Facility Maintenance Director

Facility Maintenance Director

City installs energy-efficient ice at complex

The Cariboo Memorial Recreation Complex recently installed REALice Technology for both of their ice surfaces.

The Cariboo Memorial Recreation Complex recently installed REALice Technology for both of their ice surfaces.

Created in Malmo, Sweden — REALice is cutting edge technology which sustains high quality of ice at a fraction of the energy costs.

Director of Community Services Geoff Paynton said around $30,000 in capital funds to purchase REALice were granted by the Cariboo Regional District’s community works fund devoted to green projects.

The cost of the REALice is anticipated to pay for itself between two to three years.

“If the product does everything it says which we are confident it will, this will be one of the better green projects we’ve done,” said Paynton.

“There’s not many investments that can pay for themselves in less than three years,” facility maintenance co-ordinator Garry Breck added.

REALice works by removing micro-bubbles through degassing of air bubbles resulting water to flow more easily over the ice with better heat transfer.

“With REALice the technology gets rid of the oxygen through a vortex chamber and pulverizes all the elements in the water beforehand so only regular tap water at about 60 degrees Fahrenheit is needed to flood the ice,” said Breck.

A major cost in building ice goes into annually heating hundreds of thousands of gallons of water up to 140 degrees Fahrenheit when the Zamboni goes over the ice. Hot water is typically the way air bubbles are removed.

“By no longer having to heat the water and just use water right out of the tap will save a ton of money,” Paynton said.

Other advantages are REALice creates harder, clearer ice and softer water.

Breck says they can keep their slabs of ice thinner moving from a thickness of about 1-1.25 inches thick as opposed to around 1.5 inches. This will save money on the cost of cooling the ice.

The softening of the water will also make a huge impact by cutting down on the fog on the ice service and hardly having to run the dehumidifiers.

“Here in Williams Lake we have very hard water which can create the ice to fog up and we use dehumidifiers at each ends of the two rinks to deal with this. We think now we will only need to run the dehumidifiers maybe 10 or 15 per cent of what we previously needed to,” said Breck.

The ice clarity has been an issue as well as the  lines on the ice becoming very blurry.

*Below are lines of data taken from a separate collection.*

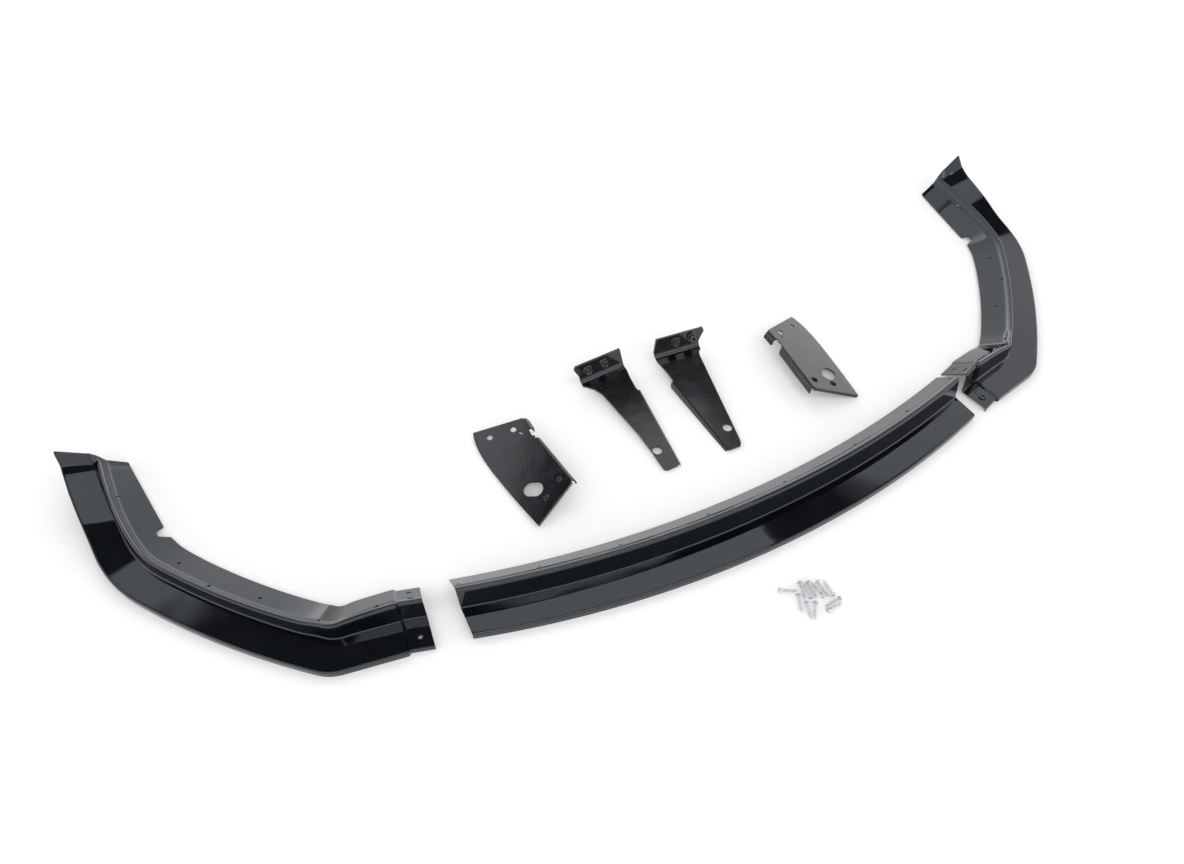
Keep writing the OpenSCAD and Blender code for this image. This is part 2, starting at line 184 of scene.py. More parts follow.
def gloss_black_plastic():
    """Polished black plastic: a slow waviness from moulding, faint wipe marks and a little dust on top."""
    black = (0.0022, 0.0032, 0.0048)
    dust = (0.10, 0.105, 0.115)
    material, tree, shader, place = finish("gloss_black_plastic", black, ior=1.58, tint=(0.86, 0.92, 1.0))
    specks = above(grain(tree, place, 900.0, 1.0), 0.735, 0.03)
    haze = above(grain(tree, place, 9.0, 4.0, 0.6), 0.50, 0.30)
    feed(mixed(specks * 0.55 + haze * 0.035, black, dust), shader, "Base Color")
    wiped = grain(tree, place, 26.0, 3.0, 0.6)
    feed(0.022 + 0.045 * haze + 0.02 * wiped + 0.2 * specks, shader, "Roughness")
    waves = grain(tree, place, 7.0, 1.0) + grain(tree, place, 420.0, 1.0) * 0.012
    bumped(shader, 0.35, 0.0022, waves)
    return material


def section(crease, wall, rear, low, deep, z_crease, z_wall, knee, z_rear, front, drop=0.0):
    """The outer line of a lip as twelve (distance back, height) corners. drop sets it inside itself."""
    soft = min(1.0, max(0.12, (z_wall - z_crease) / 12.0))
    nose = min(3.0, deep / 3.0)
    top = low + deep - drop
    s = drop
    front_edge = [(front + s, low), (front + s, top - nose), (front + s + 0.3 * nose, top - 0.3 * nose)]
    blade = [(front + s + nose, top), (crease - 1.6 * soft + s, z_crease - s)]
    upright = [(crease + s, z_crease + 1.6 * soft - s), (wall - 0.5 + s, z_wall - 2.4 * soft - s)]
    crown = [
        (wall + 1.1 + s, z_wall + 1.3 * soft - 1.1 * s),
        (wall + 3.9 + 0.8 * s, z_wall + 2.9 * soft - 1.15 * s),
        (wall + 8.4 + 0.55 * s, z_wall + 2.6 * soft - 0.36 * (knee + 2.8 * soft) - 0.95 * s)]
    flange = [(wall + crown_deep + 0.2 * s, z_wall - knee - 1.25 * s), (rear, z_rear - 1.3 * s)]
    return front_edge + blade + upright + crown + flange


def eased(corners, cuts, steps=4):
    """The line with each corner rounded: a cut is how far from the corner its curve starts."""
    line = [corners[0]]
    for before, at, after, cut in zip(corners, corners[1:], corners[2:], cuts):
        before, at, after = Vector(before), Vector(at), Vector(after)
        reach = min(cut, 0.48 * (at - before).length, 0.48 * (after - at).length)
        start = at + (before - at).normalized() * reach
        end = at + (after - at).normalized() * reach
        for i in range(steps + 1):
            t = i / steps
            line.append(tuple(start * (1 - t) ** 2 + at * 2 * t * (1 - t) + end * t ** 2))
    return line + [corners[-1]]


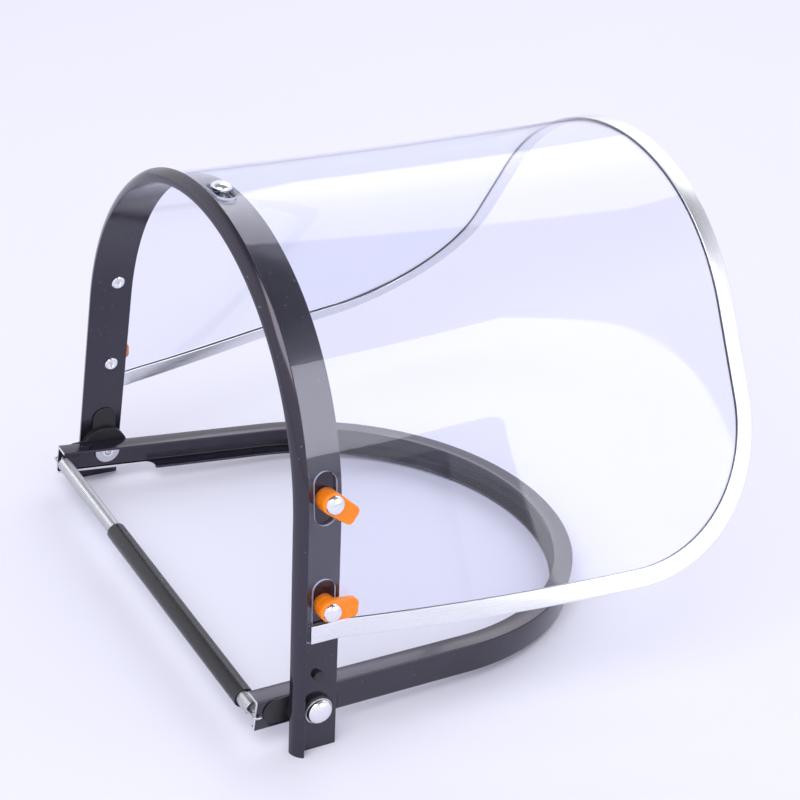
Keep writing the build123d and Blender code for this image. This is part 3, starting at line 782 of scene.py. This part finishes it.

“When the Stampeders or midgets pound the ice really hard during practice or games you can barely see the lines and the logos – with the new, denser ice it should stay much clearer,” said Paynton.

REALice is currently used in more than 300 rinks in Europe and Williams Lake will be the 14th rink in B.C. to use the technology which has received rave reviews.

“Everybody loves the technology and no rinks have taken it out. It was used at the IIHF World Hockey Championships in Sweden last year and we think it will soon become the norm for every rink to have REALice,” said Breck.

Castlegar, B.C. Installed REALice last season and they are about the same size arena with a similar season length to Williams Lake of 250 days. Castlegar saw noticeable cost effectiveness in their first season which the lakecity hopes to emulate. Their ice flooding temperature saw a decrease from 140 degrees to 48 degrees Fahrenheit and their slab temperature set point increased to 24.5 degrees up from 21 degrees Fahrenheit. This resulted in saving 520 GJ of natural gas and 85,000 kWh in electricity.

Breck installed the technology at the complex himself and workers are currently in the process of adding the first layers to the ice.

The rinks open Monday, Aug. 18 with hockey camps going on so they will be the first skaters to try the new ice.

“We’re hoping for some great reviews — this is a great thing — not only will it save us a few bucks but it will improve the ice and help the environment as well,” said Paynton.